[Material]:
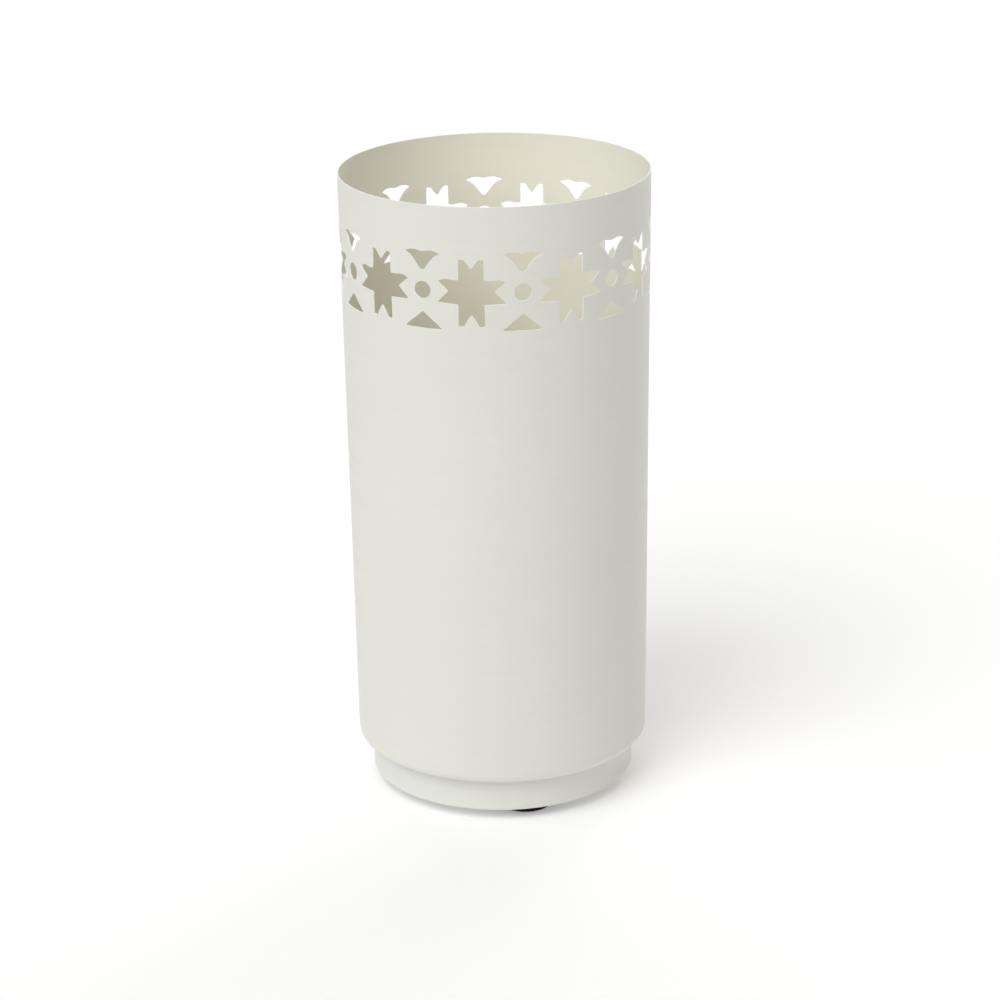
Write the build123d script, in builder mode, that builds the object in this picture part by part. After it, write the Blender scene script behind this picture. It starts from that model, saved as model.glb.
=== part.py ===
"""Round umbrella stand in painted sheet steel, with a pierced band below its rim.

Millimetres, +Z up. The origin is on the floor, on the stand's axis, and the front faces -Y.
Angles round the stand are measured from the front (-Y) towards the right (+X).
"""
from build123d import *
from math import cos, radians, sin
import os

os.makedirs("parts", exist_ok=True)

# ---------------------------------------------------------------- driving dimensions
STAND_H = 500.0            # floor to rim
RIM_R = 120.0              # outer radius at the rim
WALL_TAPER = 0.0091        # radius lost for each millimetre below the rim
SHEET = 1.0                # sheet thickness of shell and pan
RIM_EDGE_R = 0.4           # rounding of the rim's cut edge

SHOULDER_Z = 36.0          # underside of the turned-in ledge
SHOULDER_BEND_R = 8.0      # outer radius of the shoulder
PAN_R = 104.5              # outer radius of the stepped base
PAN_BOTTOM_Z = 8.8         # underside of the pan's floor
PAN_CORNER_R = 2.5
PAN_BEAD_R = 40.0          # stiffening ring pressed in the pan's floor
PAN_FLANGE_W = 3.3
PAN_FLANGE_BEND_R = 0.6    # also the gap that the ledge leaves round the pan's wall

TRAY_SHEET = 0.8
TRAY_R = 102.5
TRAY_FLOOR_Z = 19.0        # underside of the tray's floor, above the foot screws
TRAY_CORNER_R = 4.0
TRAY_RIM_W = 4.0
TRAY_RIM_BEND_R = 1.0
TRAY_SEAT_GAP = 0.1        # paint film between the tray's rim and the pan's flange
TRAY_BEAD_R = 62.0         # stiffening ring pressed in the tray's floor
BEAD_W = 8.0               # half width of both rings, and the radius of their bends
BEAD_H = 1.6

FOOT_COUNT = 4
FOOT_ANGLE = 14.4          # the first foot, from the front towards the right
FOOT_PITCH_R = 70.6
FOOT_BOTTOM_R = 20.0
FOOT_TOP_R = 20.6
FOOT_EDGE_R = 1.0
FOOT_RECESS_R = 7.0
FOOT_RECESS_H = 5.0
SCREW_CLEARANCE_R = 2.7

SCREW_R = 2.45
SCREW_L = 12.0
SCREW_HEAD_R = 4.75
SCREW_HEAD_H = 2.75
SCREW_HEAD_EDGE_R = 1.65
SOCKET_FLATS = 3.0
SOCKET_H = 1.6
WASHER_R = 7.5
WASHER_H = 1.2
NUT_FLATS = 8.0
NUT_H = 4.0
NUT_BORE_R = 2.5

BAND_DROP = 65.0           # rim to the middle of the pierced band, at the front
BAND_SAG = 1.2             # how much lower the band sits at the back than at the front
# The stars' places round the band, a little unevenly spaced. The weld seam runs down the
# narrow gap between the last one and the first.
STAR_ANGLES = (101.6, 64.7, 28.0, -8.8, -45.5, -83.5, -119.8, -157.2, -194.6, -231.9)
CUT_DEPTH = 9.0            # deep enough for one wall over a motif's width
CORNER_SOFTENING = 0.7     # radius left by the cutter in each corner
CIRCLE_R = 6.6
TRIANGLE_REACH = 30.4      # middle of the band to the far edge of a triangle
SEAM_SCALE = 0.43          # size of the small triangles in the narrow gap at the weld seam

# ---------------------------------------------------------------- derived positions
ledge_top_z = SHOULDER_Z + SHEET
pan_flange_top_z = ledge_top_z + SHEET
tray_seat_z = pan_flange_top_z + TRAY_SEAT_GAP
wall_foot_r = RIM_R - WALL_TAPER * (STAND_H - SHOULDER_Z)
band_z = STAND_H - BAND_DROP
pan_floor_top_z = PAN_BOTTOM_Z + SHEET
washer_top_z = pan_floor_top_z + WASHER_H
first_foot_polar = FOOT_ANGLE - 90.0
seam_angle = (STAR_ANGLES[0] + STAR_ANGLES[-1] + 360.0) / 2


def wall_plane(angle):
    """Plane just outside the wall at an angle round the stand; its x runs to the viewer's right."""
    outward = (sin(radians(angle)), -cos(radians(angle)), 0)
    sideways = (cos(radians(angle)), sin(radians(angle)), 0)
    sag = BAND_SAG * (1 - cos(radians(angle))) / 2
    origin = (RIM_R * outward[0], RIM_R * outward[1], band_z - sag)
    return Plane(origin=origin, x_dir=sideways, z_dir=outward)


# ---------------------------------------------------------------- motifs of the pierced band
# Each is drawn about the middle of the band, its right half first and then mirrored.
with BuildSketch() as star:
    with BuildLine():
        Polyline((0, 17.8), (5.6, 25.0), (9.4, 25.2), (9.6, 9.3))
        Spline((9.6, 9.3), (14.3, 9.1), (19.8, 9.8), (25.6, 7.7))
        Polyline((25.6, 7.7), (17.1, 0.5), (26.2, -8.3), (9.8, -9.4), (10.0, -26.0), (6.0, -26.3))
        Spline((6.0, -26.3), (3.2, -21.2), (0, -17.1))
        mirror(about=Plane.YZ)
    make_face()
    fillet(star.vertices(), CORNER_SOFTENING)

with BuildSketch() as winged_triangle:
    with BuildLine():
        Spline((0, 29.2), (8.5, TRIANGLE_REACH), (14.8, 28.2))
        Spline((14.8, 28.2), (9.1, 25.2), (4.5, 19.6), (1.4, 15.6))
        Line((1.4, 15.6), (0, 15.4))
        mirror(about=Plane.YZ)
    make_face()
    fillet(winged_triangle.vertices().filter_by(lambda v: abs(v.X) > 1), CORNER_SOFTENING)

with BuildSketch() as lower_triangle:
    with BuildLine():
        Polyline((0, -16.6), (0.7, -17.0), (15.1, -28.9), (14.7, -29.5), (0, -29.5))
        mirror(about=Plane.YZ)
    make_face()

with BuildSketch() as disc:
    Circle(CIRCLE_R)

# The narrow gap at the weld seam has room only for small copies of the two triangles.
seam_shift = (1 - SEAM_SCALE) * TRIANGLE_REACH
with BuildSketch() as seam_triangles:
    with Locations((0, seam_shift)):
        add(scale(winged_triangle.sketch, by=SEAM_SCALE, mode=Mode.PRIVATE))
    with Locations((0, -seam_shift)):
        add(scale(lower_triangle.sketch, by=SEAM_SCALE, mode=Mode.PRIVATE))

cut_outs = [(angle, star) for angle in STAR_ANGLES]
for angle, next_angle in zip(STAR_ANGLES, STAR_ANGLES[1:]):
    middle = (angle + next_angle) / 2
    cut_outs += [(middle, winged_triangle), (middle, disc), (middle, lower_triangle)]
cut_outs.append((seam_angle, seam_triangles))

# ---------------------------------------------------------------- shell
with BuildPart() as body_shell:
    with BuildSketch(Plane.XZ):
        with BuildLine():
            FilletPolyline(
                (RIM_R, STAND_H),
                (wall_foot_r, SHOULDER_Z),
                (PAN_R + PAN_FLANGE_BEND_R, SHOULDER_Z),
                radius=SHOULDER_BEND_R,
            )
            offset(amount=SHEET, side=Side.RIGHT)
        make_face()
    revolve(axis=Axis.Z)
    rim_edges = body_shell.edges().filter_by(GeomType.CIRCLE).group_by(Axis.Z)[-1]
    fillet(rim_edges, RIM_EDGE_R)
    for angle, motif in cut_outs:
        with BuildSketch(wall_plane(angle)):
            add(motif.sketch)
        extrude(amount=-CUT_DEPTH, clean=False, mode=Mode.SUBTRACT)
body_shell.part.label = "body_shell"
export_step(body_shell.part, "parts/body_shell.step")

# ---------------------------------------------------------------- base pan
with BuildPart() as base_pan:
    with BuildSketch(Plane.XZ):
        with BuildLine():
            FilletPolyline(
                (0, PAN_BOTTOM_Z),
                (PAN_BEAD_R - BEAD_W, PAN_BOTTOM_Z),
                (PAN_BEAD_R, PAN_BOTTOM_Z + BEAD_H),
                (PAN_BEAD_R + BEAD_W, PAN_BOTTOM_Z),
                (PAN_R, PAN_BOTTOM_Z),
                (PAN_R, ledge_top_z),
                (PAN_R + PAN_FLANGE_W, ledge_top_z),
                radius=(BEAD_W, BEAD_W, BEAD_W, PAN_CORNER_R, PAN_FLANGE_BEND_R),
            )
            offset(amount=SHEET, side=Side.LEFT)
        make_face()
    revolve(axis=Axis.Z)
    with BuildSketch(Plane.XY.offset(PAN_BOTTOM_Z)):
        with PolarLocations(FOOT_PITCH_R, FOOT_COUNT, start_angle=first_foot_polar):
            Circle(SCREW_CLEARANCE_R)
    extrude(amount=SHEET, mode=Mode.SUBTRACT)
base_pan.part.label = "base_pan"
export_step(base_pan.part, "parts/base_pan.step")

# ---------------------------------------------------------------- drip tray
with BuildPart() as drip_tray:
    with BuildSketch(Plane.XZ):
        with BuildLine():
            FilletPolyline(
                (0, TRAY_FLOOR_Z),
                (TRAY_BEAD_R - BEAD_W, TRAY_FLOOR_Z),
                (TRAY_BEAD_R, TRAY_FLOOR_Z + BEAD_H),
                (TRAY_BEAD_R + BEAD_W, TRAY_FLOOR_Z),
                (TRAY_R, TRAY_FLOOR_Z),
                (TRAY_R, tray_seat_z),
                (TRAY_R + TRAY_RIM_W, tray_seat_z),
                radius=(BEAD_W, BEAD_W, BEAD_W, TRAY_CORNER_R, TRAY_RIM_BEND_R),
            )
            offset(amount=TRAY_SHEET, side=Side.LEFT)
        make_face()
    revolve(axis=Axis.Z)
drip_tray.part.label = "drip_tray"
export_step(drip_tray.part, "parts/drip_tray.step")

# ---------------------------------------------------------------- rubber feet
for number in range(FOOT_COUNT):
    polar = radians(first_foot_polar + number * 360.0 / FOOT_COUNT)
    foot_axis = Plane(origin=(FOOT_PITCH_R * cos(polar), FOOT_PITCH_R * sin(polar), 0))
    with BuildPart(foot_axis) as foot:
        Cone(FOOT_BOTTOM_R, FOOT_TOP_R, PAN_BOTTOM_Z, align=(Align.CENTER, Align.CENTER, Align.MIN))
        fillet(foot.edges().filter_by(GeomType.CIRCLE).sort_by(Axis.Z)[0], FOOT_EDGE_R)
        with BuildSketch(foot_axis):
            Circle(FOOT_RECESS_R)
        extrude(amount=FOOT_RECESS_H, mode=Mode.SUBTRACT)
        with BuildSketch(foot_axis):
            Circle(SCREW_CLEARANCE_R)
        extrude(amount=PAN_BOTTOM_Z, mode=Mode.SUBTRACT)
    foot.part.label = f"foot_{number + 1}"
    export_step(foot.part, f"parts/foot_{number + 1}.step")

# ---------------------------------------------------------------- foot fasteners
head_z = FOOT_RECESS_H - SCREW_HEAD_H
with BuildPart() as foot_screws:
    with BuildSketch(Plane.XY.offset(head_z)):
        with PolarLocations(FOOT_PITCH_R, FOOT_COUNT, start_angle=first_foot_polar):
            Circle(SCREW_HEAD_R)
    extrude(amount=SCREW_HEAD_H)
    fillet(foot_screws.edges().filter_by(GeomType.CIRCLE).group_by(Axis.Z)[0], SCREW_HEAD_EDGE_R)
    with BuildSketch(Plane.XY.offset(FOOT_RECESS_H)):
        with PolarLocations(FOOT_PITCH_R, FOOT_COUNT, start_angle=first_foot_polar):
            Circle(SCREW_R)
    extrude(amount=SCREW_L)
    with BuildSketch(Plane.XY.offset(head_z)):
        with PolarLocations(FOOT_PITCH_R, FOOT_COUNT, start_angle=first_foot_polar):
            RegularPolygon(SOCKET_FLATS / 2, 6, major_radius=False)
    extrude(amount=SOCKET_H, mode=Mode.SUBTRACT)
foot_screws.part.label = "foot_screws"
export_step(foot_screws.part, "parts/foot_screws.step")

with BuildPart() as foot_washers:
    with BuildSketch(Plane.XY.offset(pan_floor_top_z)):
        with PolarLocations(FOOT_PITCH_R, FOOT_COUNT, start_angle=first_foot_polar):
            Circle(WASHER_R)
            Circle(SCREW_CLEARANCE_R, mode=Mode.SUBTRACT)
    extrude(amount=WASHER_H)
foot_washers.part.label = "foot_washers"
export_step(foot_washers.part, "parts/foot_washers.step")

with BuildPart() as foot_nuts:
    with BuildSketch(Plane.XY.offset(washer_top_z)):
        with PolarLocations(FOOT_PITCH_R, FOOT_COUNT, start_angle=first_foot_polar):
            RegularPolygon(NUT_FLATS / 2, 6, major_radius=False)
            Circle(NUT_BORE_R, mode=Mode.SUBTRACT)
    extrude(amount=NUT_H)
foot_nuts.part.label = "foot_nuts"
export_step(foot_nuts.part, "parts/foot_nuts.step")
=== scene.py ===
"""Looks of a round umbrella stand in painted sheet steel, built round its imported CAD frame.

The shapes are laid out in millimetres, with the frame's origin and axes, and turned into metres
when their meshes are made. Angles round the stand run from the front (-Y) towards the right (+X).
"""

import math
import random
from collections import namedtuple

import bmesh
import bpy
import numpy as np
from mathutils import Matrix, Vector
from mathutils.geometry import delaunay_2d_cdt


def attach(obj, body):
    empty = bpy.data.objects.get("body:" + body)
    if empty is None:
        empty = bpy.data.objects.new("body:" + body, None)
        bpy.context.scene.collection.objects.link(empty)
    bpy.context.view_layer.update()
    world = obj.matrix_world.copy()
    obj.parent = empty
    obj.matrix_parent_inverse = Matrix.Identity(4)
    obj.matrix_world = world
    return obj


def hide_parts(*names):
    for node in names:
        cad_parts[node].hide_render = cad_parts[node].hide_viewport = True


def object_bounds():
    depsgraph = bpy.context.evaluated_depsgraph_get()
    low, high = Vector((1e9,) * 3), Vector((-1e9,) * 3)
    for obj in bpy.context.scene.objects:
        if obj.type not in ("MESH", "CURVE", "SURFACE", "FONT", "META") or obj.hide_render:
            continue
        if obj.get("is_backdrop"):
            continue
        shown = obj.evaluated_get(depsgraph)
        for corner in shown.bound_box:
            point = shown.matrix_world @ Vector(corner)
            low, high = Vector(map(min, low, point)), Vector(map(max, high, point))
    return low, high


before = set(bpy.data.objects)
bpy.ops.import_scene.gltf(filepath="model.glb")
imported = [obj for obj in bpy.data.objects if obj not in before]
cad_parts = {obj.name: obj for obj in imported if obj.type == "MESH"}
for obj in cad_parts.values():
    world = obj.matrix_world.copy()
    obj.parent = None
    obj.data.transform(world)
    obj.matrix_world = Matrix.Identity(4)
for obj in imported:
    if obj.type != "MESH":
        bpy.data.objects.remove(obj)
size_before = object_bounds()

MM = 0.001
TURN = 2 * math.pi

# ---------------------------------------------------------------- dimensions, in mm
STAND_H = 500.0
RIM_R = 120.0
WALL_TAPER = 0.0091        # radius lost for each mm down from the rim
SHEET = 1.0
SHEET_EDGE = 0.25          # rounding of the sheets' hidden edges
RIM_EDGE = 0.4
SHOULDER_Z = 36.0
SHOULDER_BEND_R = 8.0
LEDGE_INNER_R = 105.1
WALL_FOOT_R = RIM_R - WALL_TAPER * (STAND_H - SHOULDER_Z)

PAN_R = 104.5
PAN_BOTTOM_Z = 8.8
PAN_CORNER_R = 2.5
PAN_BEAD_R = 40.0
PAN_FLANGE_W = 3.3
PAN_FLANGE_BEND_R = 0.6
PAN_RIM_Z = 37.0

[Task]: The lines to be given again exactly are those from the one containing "Circle(NUT_BORE_R, mode=Mode.SUBTRACT)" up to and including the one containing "obj.matrix_world = Matrix.Identity(4)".

[Solution for this exercise]:
            Circle(NUT_BORE_R, mode=Mode.SUBTRACT)
    extrude(amount=NUT_H)
foot_nuts.part.label = "foot_nuts"
export_step(foot_nuts.part, "parts/foot_nuts.step")
=== scene.py ===
"""Looks of a round umbrella stand in painted sheet steel, built round its imported CAD frame.

The shapes are laid out in millimetres, with the frame's origin and axes, and turned into metres
when their meshes are made. Angles round the stand run from the front (-Y) towards the right (+X).
"""

import math
import random
from collections import namedtuple

import bmesh
import bpy
import numpy as np
from mathutils import Matrix, Vector
from mathutils.geometry import delaunay_2d_cdt


def attach(obj, body):
    empty = bpy.data.objects.get("body:" + body)
    if empty is None:
        empty = bpy.data.objects.new("body:" + body, None)
        bpy.context.scene.collection.objects.link(empty)
    bpy.context.view_layer.update()
    world = obj.matrix_world.copy()
    obj.parent = empty
    obj.matrix_parent_inverse = Matrix.Identity(4)
    obj.matrix_world = world
    return obj


def hide_parts(*names):
    for node in names:
        cad_parts[node].hide_render = cad_parts[node].hide_viewport = True


def object_bounds():
    depsgraph = bpy.context.evaluated_depsgraph_get()
    low, high = Vector((1e9,) * 3), Vector((-1e9,) * 3)
    for obj in bpy.context.scene.objects:
        if obj.type not in ("MESH", "CURVE", "SURFACE", "FONT", "META") or obj.hide_render:
            continue
        if obj.get("is_backdrop"):
            continue
        shown = obj.evaluated_get(depsgraph)
        for corner in shown.bound_box:
            point = shown.matrix_world @ Vector(corner)
            low, high = Vector(map(min, low, point)), Vector(map(max, high, point))
    return low, high


before = set(bpy.data.objects)
bpy.ops.import_scene.gltf(filepath="model.glb")
imported = [obj for obj in bpy.data.objects if obj not in before]
cad_parts = {obj.name: obj for obj in imported if obj.type == "MESH"}
for obj in cad_parts.values():
    world = obj.matrix_world.copy()
    obj.parent = None
    obj.data.transform(world)
    obj.matrix_world = Matrix.Identity(4)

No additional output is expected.